Power Module Design for 20 kV Diamond Photoconductive Semiconductor Switch

Background:

Modern power grid protection necessitates circuit breakers capable of rapid fault isolation to prevent systemic damage, yet traditional solid-state technologies face significant trade-offs between switching speed and voltage handling. Photoconductive Semiconductor Switches (PCSS) offer a promising alternative due to their superior dv/dt capabilities and high power density; however, integrating these devices into industrial systems presents severe packaging hurdles. Specifically, operating at levels such as 20 kV introduces intense electric field concentrations at material interfaces, increasing the risk of partial discharge and insulation failure.

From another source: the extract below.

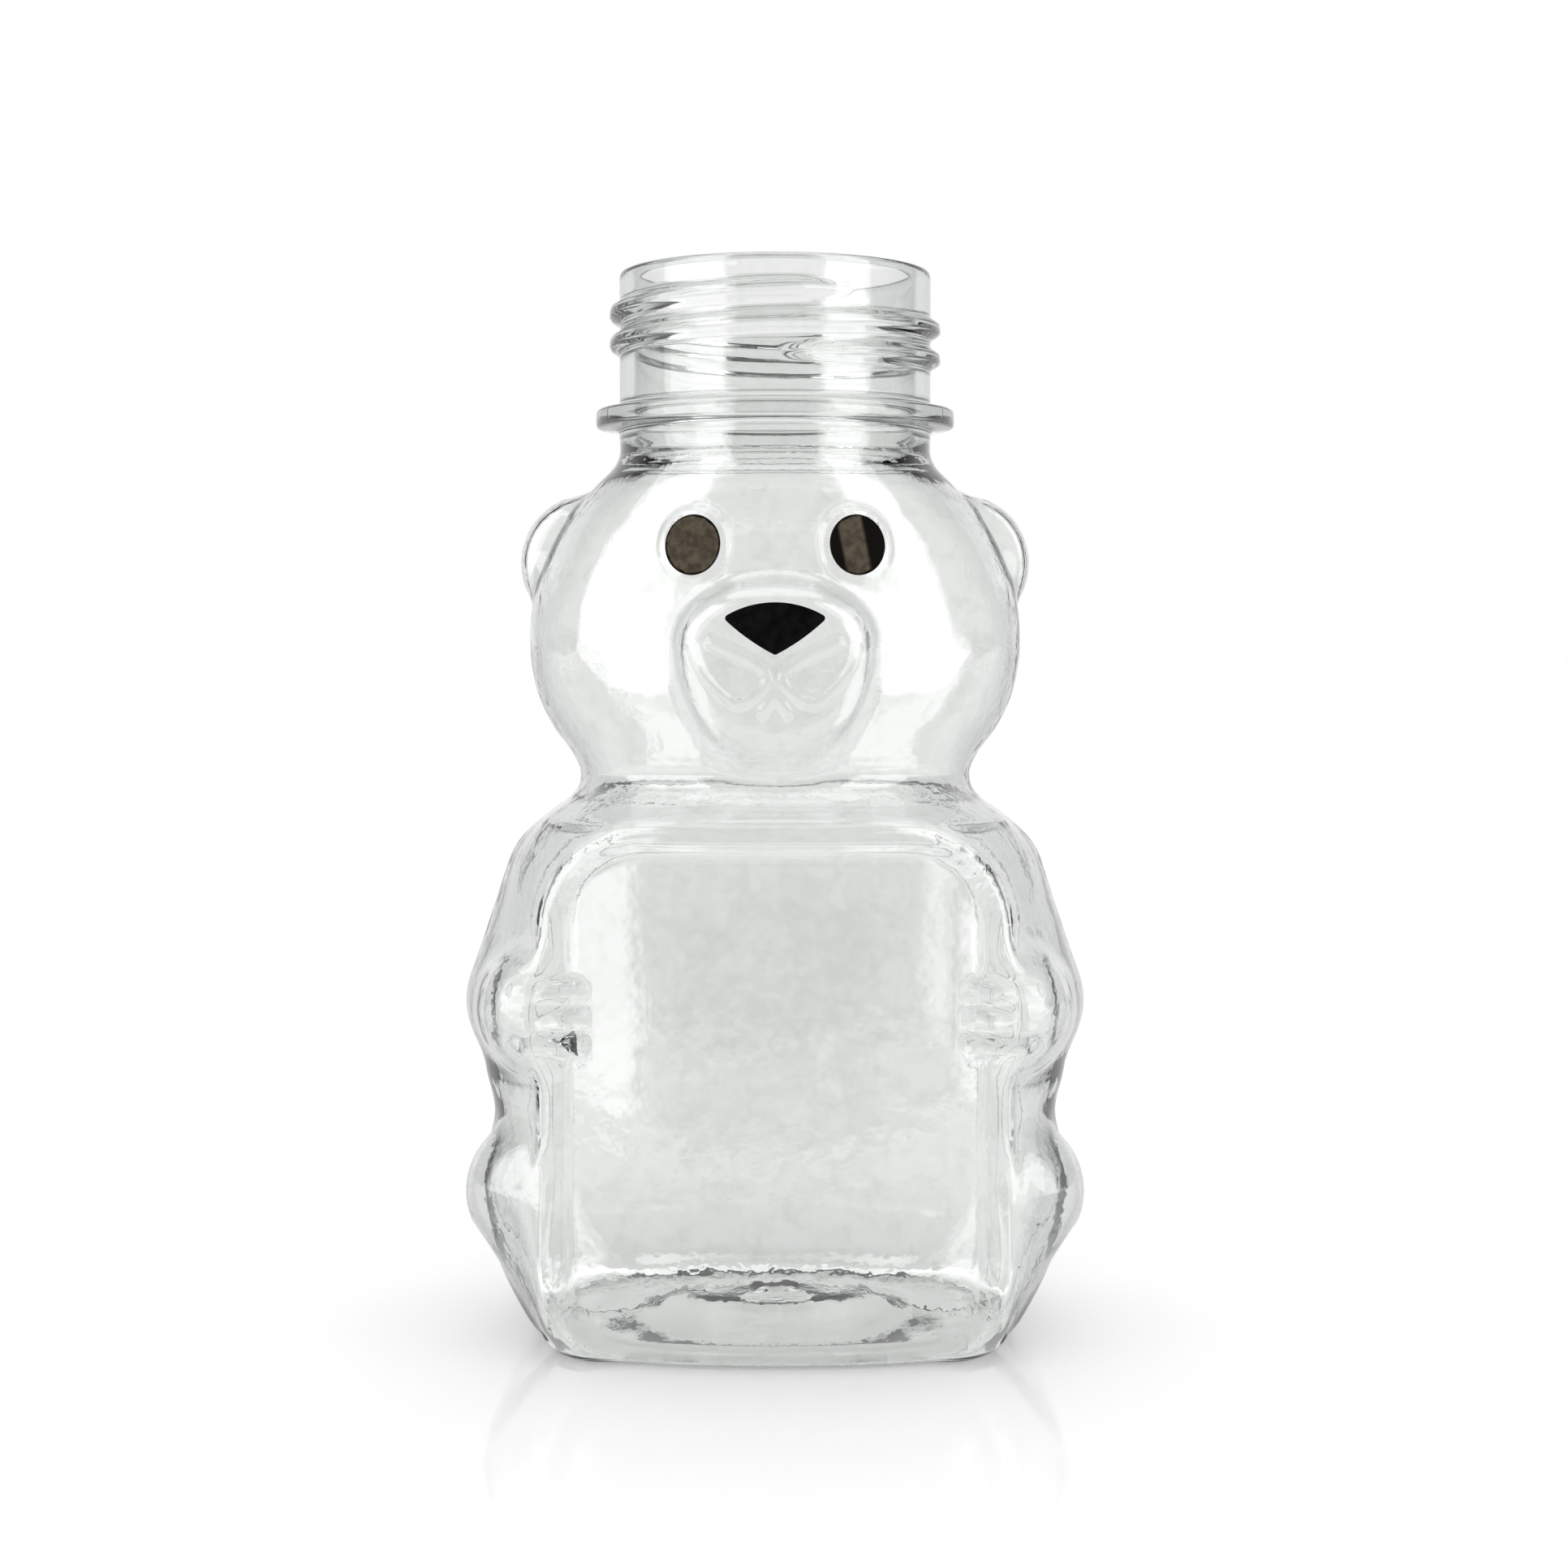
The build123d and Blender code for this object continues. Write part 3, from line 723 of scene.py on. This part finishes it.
def fill_inputs(tree, node, inputs):
    """Link each named input to another node's output, or set it to a value."""
    for name, value in inputs.items():
        if isinstance(value, bpy.types.NodeSocket):
            tree.links.new(value, node.inputs[name])
        else:
            node.inputs[name].default_value = value
    return node


def math_node(tree, operation, *values):
    """A Math node. A value is a number or another node's output."""
    node = add_node(tree, "ShaderNodeMath", operation=operation)
    return fill_inputs(tree, node, dict(enumerate(values))).outputs[0]


def float_mix(tree, factor, low, high):
    """A Mix node between two numbers or outputs."""
    node = add_node(tree, "ShaderNodeMix", data_type="FLOAT")
    return fill_inputs(tree, node, {"Factor": factor, "A": low, "B": high}).outputs["Result"]


def colour_mix(tree, factor, low, high):
    """A Mix node between two colours. Each is red, green and blue, or a node's output."""
    node = add_node(tree, "ShaderNodeMix", data_type="RGBA")
    low, high = [
        value if isinstance(value, bpy.types.NodeSocket) else (*value, 1) for value in (low, high)
    ]
    return fill_inputs(tree, node, {"Factor": factor, "A": low, "B": high}).outputs["Result"]


def smooth_range(tree, value, low, high, to_low=0.0, to_high=1.0):
    """A value that eases from one number to another as it passes from low to high."""
    node = add_node(tree, "ShaderNodeMapRange", interpolation_type="SMOOTHSTEP")
    inputs = {"Value": value, "From Min": low, "From Max": high, "To Min": to_low, "To Max": to_high}
    return fill_inputs(tree, node, inputs).outputs["Result"]


# %% Helpers for textures, groups and materials
def noise(tree, place, scale, detail, distortion=0.0):
    node = add_node(tree, "ShaderNodeTexNoise")
    inputs = {"Vector": place, "Scale": scale, "Detail": detail, "Distortion": distortion}
    return fill_inputs(tree, node, inputs).outputs["Fac"]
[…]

Furthermore, managing the thermal loads generated during high-current operation while maintaining optical transparency for laser triggering remains a critical bottleneck, as standard encapsulation methods often interfere with the triggering signal or fail to provide adequate electromagnetic interference shielding during high-speed switching events.

Technology Overview:

Researchers at Stony Brook University developed a power module utilizing a 3D-printed ceramic substrate featuring a deep cavity to house a 20 kV photoconductive semiconductor switch (PCSS), a configuration designed to minimize electric field concentration and partial discharge risks. To further manage high-voltage stress, an auxiliary diamond insulation layer is inserted between the PCSS die and the substrate for electric field grading and reduced parasitic capacitance. The assembly includes internal blocking walls that segment the silicone gel encapsulation, maintaining a thin layer over a central optical window to ensure unobstructed laser triggering while providing full insulation for the surrounding components. Electrical connectivity is achieved through wire or ribbon bonding to metal connectors, optimized for low inductance and resistance to support high-speed switching and thermal dissipation.

Advantages:

• Superior Switching Speed and Voltage Blocking
• Mitigation of Partial Discharge at Triple Points
• Optimized Optical Triggering Efficiency
• Reduced Parasitic Capacitance and Electromagnetic Interference

Applications:

• Power Grid Infrastructure and Protection
• Advanced Pulsed Power Systems

Intellectual Property Summary:

Provisional Application Filed

Stage of Development:

Prototype and Test Data Available

Licensing Status:

Available 

Licensing Potential:

Development partner - Commercial partner - Licensing